Kyle Orton, an experienced backup quarterback, will sub for Romo, who played admirably through pain in leading Dallas to a last-minute win over Washington last week. His back problems did not allow him to practice all week. ESPN reported on Monday that he would be out for the season, but the team refused to concede that, hoping Romo’s back would loosen up during a week of rest and treatment.

When it was obvious that was not going to work, and after much consultation with Dallas-area doctors, Romo and the Cowboys decided on surgery.

“It was the right decision for him and the right decision for the organization,” coach Jason Garrett said.

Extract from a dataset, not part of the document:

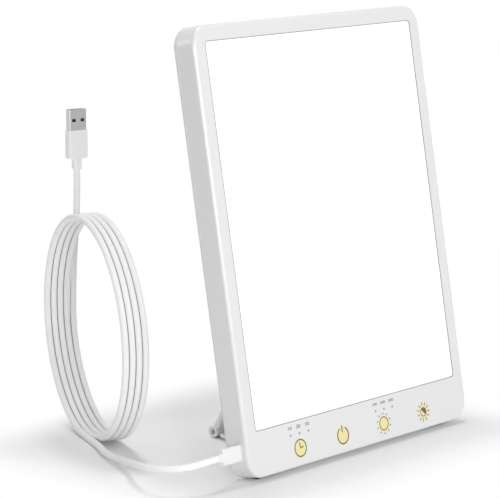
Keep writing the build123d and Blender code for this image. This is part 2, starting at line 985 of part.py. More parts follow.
with BuildPart() as stand_strut:
    with BuildSketch(strut_plane.offset(-strut_thickness / 2)):
        with Locations((0, strut_plate_top / 2)):
            Rectangle(2 * strut_half_width, strut_plate_top)
    extrude(amount=strut_thickness)
    fillet(
        stand_strut.edges().filter_by(Axis((0, 0, 0), strut_plane.z_dir))
        .sort_by(Axis.Z)[-2:],
        radius=6.0,
    )
    # bevelled long edges and top edge on both faces
    for offset_side in (0, -1):
        face = stand_strut.faces().sort_by(
            Axis(strut_plane.origin, strut_plane.z_dir)
        )[offset_side]
        chamfer(face.edges(), length=0.9)
    # recessed panel on the rear face
    with BuildSketch(strut_plane.offset(-strut_thickness / 2)):
        with Locations((0, strut_reach * 0.52)):
            RectangleRounded(2 * strut_half_width - 24, strut_reach * 0.61, 5)
    extrude(amount=0.8, mode=Mode.SUBTRACT)
    bar_along_x(
        -strut_half_width,
        strut_half_width,
        strut_hinge_y,
        hinge_height,
        strut_barrel_radius,
    )
    # gaps for the base's knuckles
    for start, end in strut_knuckle_spans:
        bar_along_x(
            start - side_play,
            end + side_play,
            strut_hinge_y,
            hinge_height,
            strut_barrel_radius + 0.5,
            mode=Mode.SUBTRACT,
        )
    bar_along_x(
        -strut_half_width - 1,
        strut_half_width + 1,
        strut_hinge_y,
        hinge_height,
        pin_radius + running_gap,
        mode=Mode.SUBTRACT,
    )
    # sockets in the barrel's ends where the pin can be seen
    recess_start = strut_half_width - 1.8
    for start, end in (
        (-strut_half_width, -recess_start),
        (recess_start, strut_half_width),
    ):
        bar_along_x(
            start,
            end,
            strut_hinge_y,
            hinge_height,
            pin_radius + 0.5,
            mode=Mode.SUBTRACT,
        )
    # slots for the tips' tongues
    with BuildSketch(strut_plane.offset(-tongue_thickness / 2 - 0.02)):
        for start, end in tip_spans:
            with Locations(
                ((start + end) / 2, strut_plate_top - (tongue_depth + 0.1) / 2)
            ):
                Rectangle(end - start - 4 + 0.1, tongue_depth + 0.1)
    extrude(amount=tongue_thickness + 0.04, mode=Mode.SUBTRACT)
stand_strut.part.label = "stand_strut"
export_step(stand_strut.part, "parts/stand_strut.step")

tip_centre_y = strut_hinge_y - strut_reach * sin(radians(strut_lean))
tip_centre_z = hinge_height + strut_reach * cos(radians(strut_lean))

with BuildPart() as strut_tips:
    with BuildSketch(strut_plane.offset(-tongue_thickness / 2)):
        for start, end in tip_spans:
            with Locations(((start + end) / 2, strut_plate_top - tongue_depth / 2)):
                Rectangle(end - start - 4, tongue_depth)
    extrude(amount=tongue_thickness)
    with BuildSketch(strut_plane.offset(-1.3)):
        for start, end in tip_spans:
            with Locations(((start + end) / 2, (strut_plate_top + strut_reach) / 2)):
                Rectangle(end - start, strut_reach - strut_plate_top)
    extrude(amount=2.6)
    for start, end in tip_spans:
        bar_along_x(start, end, tip_centre_y, tip_centre_z, tip_radius)
strut_tips.part.label = "strut_tips"
export_step(strut_tips.part, "parts/strut_tips.step")

# ---------------------------------------------------------------- cord
axis_x = cos(radians(coil_axis_angle))
axis_y = sin(radians(coil_axis_angle))
head_x = -axis_y
head_y = axis_x
cord_exit = lamp_point(-half_width - plug_length - plug_collar_length,
                       port_height, port_depth)
coil_start = (coil_foot[0], coil_foot[1], cord_diameter / 2)

lead_points = [
    cord_exit,
    (-122.8, cord_exit[1], cord_exit[2]),
    (-135.7, -42.5, 16.2),
    (-144.4, -32.3, 15.1),
    (-146.1, -17.4, 14.2),
    (-137.2, -1.4, 11.3),
    (-126.4, 13.2, 7.2),
    (-118.2, 28.9, 4.7),
    (-110.6, 48.4, 3.2),
    (-97.9, 66.3, 2.0),
    coil_start,
]
tail_points = [
    (-46.8, 140.6, 67.6),
    (-46.0, 140.0, 96.0),
    (usb_place[0], usb_place[1], 125.0),
    (usb_place[0], usb_place[1], usb_bottom),
]


def bend_radii(points):
    """Radius of the arc at each inner point, taken from the shorter run beside it."""
    radii = []
    for before, here, after in zip(points, points[1:], points[2:]):
        into = Vector(here) - Vector(before)
        away = Vector(after) - Vector(here)
        turn = acos(into.normalized().dot(away.normalized()))
        radii.append(0.45 * min(into.length, away.length) / tan(turn / 2))
    return radii


for label, points in (("cord_lead", lead_points), ("cord_tail", tail_points)):
    radii = bend_radii(points)
    runs = [(Vector(b) - Vector(a)).length for a, b in zip(points, points[1:])]
    with BuildPart() as cord_run:
        with BuildLine() as route:
            FilletPolyline(*points, radius=radii)
        with BuildSketch(Plane(origin=points[0], z_dir=route.line % 0)):
            Circle(cord_diameter / 2)
        sweep()
    section = pi * cord_diameter**2 / 4
    run_length = sum(edge.length for edge in route.edges())
    print(label, "runs", [round(r, 1) for r in runs])
    print(label, "radii", [round(r, 1) for r in radii])
    print(
        label,
        "length",
        round(run_length, 1),
        "volume",
        round(cord_run.part.volume, 1),
        "section x length",
        round(section * run_length, 1),
    )
    cord_run.part.label = label
    export_step(cord_run.part, f"parts/{label}.step")

# the coil as one solid of its outer shape: an upright ring standing on the table
coil_middle = 7.5
coil_width = 20.0
coil_plane = Plane(
    origin=(
        coil_foot[0] + axis_x * (coil_middle - coil_width / 2),
        coil_foot[1] + axis_y * (coil_middle - coil_width / 2),
        coil_radius + cord_diameter / 2,
    ),
    x_dir=(head_x, head_y, 0),
    z_dir=(axis_x, axis_y, 0),
)
with BuildPart() as cord_coil:
    with BuildSketch(coil_plane):
        Circle(coil_radius + cord_diameter / 2)
        Circle(coil_radius - cord_diameter / 2, mode=Mode.SUBTRACT)
    extrude(amount=coil_width)
cord_coil.part.label = "cord_coil"
export_step(cord_coil.part, "parts/cord_coil.step")

turn_length = hypot(2 * pi * coil_radius, coil_pitch)
print("coil length", round((coil_turns + 0.25) * turn_length, 1))

# ---------------------------------------------------------------- USB-A plug
usb_plane = Plane(
    origin=(usb_place[0], usb_place[1], usb_bottom),
    x_dir=(cos(radians(usb_turn)), sin(radians(usb_turn)), 0),
    z_dir=(0, 0, 1),
)
mold_bottom = usb_collar_length
shell_inside_width = usb_shell_width - 2 * usb_sheet
shell_inside_thickness = usb_shell_thickness - 2 * usb_sheet
mold_top = mold_bottom + usb_mold_length

with BuildPart() as usb_a_collar:
    with BuildSketch(usb_plane):
        RectangleRounded(usb_collar_width, usb_collar_thickness, 1.4)
    extrude(amount=usb_collar_length)
    fillet(usb_a_collar.faces().sort_by(Axis.Z)[0].edges(), radius=0.35)
usb_a_collar.part.label = "usb_a_collar"
export_step(usb_a_collar.part, "parts/usb_a_collar.step")

with BuildPart() as usb_a_overmold:
    with BuildSketch(usb_plane.offset(mold_bottom)):
        RectangleRounded(usb_mold_width, usb_mold_thickness, 1.5)
    extrude(amount=usb_mold_length)
    fillet(usb_a_overmold.faces().sort_by(Axis.Z)[0].edges(), radius=0.8)
    fillet(usb_a_overmold.faces().sort_by(Axis.Z)[-1].edges(), radius=0.5)
    # socket in the overmould that holds the insert's root
    with BuildSketch(usb_plane.offset(mold_top)):
        Rectangle(shell_inside_width, shell_inside_thickness)
    extrude(amount=-6.0, mode=Mode.SUBTRACT)
usb_a_overmold.part.label = "usb_a_overmold"
export_step(usb_a_overmold.part, "parts/usb_a_overmold.step")

with BuildPart() as usb_a_shell:
    with BuildSketch(usb_plane.offset(mold_top)):
        RectangleRounded(usb_shell_width, usb_shell_thickness, 0.5)
        RectangleRounded(
            shell_inside_width, shell_inside_thickness, 0.2, mode=Mode.SUBTRACT
        )
    extrude(amount=usb_shell_length)
    # square latch windows through both wide walls
    with BuildSketch(
        Plane(
            origin=usb_plane.from_local_coords(
                (0, -usb_shell_thickness, mold_top + usb_window_rise)
            ),
            x_dir=usb_plane.x_dir,
            z_dir=usb_plane.y_dir,
        )
    ):
        with GridLocations(usb_shell_width / 2, 0, 2, 1):
            Rectangle(usb_window_width, usb_window_height)
    extrude(amount=2 * usb_shell_thickness, mode=Mode.SUBTRACT)
usb_a_shell.part.label = "usb_a_shell"
export_step(usb_a_shell.part, "parts/usb_a_shell.step")

insert_thickness = shell_inside_thickness / 2 - 0.1

with BuildPart() as usb_a_insert:
    with BuildSketch(usb_plane.offset(mold_top - 5.0)):
        with Locations((0, insert_thickness / 2)):
            Rectangle(shell_inside_width - 2 * press_gap, insert_thickness)
    extrude(amount=5.0 + usb_shell_length - 0.9)
usb_a_insert.part.label = "usb_a_insert"
export_step(usb_a_insert.part, "parts/usb_a_insert.step")

contact_height = 0.24
with BuildPart() as usb_a_contacts:
    with BuildSketch(usb_plane.offset(mold_top - 4.0)):
        with Locations(*[(x, -contact_height / 2) for x in (-3.5, -1.0, 1.0, 3.5)]):
            Rectangle(1.1, contact_height)
    extrude(amount=4.0 + usb_shell_length - 2.4)
usb_a_contacts.part.label = "usb_a_contacts"
export_step(usb_a_contacts.part, "parts/usb_a_contacts.step")

# ---------------------------------------------------------------- figures worth knowing
print("lamp face line y", round(face_y, 3), "hinge rise and depth",
      round(hinge_rise, 3), round(hinge_depth, 3))
print("base hinge at", round(base_hinge_y, 3), hinge_height)
print("strut hinge at", round(strut_hinge_y, 3), hinge_height)
print("strut angle", round(strut_angle, 3), "strut lean", round(strut_lean, 3),
      "tip rise", round(tip_rise, 2), "tip depth", round(tip_depth, 2))
print("pad outline y", round(plate_front_y, 2), round(plate_rear_y, 2))
print("cord exit", [round(c, 2) for c in cord_exit])
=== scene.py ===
"""Table light therapy lamp: finishes, fine details, power cord, floor, light and camera."""

import logging
import math
from dataclasses import dataclass
from enum import Enum
from typing import Sequence

import bmesh
import bpy
from mathutils import Matrix, Vector


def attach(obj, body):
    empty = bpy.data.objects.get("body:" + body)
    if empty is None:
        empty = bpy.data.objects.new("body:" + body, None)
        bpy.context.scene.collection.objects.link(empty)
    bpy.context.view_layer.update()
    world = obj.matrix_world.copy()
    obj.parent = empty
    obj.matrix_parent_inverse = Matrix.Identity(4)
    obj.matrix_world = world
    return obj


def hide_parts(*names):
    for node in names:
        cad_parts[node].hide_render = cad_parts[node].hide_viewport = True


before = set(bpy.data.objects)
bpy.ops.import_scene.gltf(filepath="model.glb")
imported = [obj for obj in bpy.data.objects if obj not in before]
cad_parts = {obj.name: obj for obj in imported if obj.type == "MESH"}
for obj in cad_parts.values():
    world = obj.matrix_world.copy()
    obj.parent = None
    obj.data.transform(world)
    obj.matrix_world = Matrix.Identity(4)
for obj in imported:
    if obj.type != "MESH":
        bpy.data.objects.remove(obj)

log = logging.getLogger("light_therapy_lamp")
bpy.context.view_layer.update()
MM = 0.001
ARC_STEPS = 48
ARC_END_STEPS = 8
GRAIN_DEPTH = 0.00004
GRAIN_DETAIL = 2.0
SLOW_CHANGE_SCALE = 14.0
SLOW_CHANGE_DETAIL = 3.0
SOCKET_OF_SIZE = {1: "NodeSocketFloat", 3: "NodeSocketVector", 4: "NodeSocketColor"}
Point = tuple[float, float, float]
Flat = tuple[float, float]
Span = tuple[float, float]
Colour = tuple[float, float, float]
Inputs = dict[str | int, object]


def srgb(red: int, green: int, blue: int) -> Colour:
    """Turns a screen colour into the linear colour that a shader takes.

    Args:
        red: Red from 0 to 255.
        green: Green from 0 to 255.
        blue: Blue from 0 to 255.

    Returns:
        The linear red, green and blue.
    """

    def channel(value: int) -> float:
        """One channel, made linear."""
        share = value / 255
        return share / 12.92 if share <= 0.04045 else ((share + 0.055) / 1.055) ** 2.4

    return channel(red), channel(green), channel(blue)


class Grain(Enum):
    """Fineness of a surface's texture, as noise cells per metre."""

    POLISHED = 900.0
    SPARK = 1500.0
    RUBBER = 2000.0
    SATIN = 2600.0
    BRUSHED = 4200.0


class Body(Enum):
    """The lamp's three moving bodies."""

    LAMP = "lamp"
    BASE = "base"
    STRUT = "strut"


def opaque_grey(level: float) -> tuple[float, float, float, float]:
    """A neutral colour for a shader's colour socket."""
    return level, level, level, 1.0


# ------------------------------------------------------------------ node trees
class Wiring:
    """Adds nodes to a tree and joins them up."""

    def __init__(self, tree: bpy.types.NodeTree) -> None:
        """Takes the tree to work on."""
        self.tree = tree

    def node(
        self, kind: str, inputs: Inputs | None = None, **settings: object
    ) -> bpy.types.Node:
        """Adds a node with its properties and inputs.

        Args:
            kind: The node's type.
            inputs: A value or a socket for each input, by name or number.
            **settings: Its properties by name.

        Returns:
            The node.
        """
        new = self.tree.nodes.new(kind)
        for key, value in settings.items():
            setattr(new, key, value)
        self.feed(new, inputs or {})
        return new

    def feed(self, node: bpy.types.Node, inputs: Inputs) -> None:
        """Sets a node's inputs, or links them where a socket is given.

        Args:
            node: The node.
            inputs: A value or a socket for each input, by name or number.
        """
        for key, value in inputs.items():
            if isinstance(value, bpy.types.NodeSocket):
                self.tree.links.new(value, node.inputs[key])
            else:
                node.inputs[key].default_value = value

    def maths(self, operation: str, *values: object) -> bpy.types.NodeSocket:
        """Adds a Math node.

        Args:
            operation: The node's operation.
            *values: Numbers or sockets for its inputs in order.

        Returns:
            The result's socket.
        """
        inputs = dict(enumerate(values))
        return self.node("ShaderNodeMath", inputs, operation=operation).outputs[0]

    def blend(
        self, factor: object, first: object, second: object, **settings: object
    ) -> bpy.types.NodeSocket:
        """Adds a Mix node for colours.

        Args:
            factor: Share of the second colour, as a number or a socket.
            first: The first colour or its socket.
            second: The second colour or its socket.
            **settings: The node's properties by name.

        Returns:
            The mixed colour's socket.
        """
        inputs = {"Factor": factor, "A": first, "B": second}
        mix = self.node("ShaderNodeMix", inputs, data_type="RGBA", **settings)
        return mix.outputs["Result"]

    def smooth_range(self, inputs: Inputs) -> bpy.types.NodeSocket:
        """Adds a smoothly rising Map Range node and gives its result's socket."""
        kind = "ShaderNodeMapRange"
        return self.node(kind, inputs, interpolation_type="SMOOTHSTEP").outputs["Result"]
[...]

The Cowboys (8-7) play the Eagles (9-6) on Sunday, with the winner clinching the NFC East title and a playoff spot.

Romo, who received an epidural on Monday for a herniated disk in his back, finishes the season having thrown for 3,828 yards and 31 touchdowns.

“He’ll start his road to recovery, sooner rather than later,” Garrett said. “We’re completely confident he will rehab and come back at 100 percent.”

Romo has played through pain countless times throughout his career, including playing multiple weeks with a cracked rib and punctured lung during the 2011 season. He managed to continue to play in last week’s game against the Redskins, directing a late game-winning drive with pain down his right leg.

Now, after the surgery, Romo and the Cowboys hope he is available for the start of training camp for next season.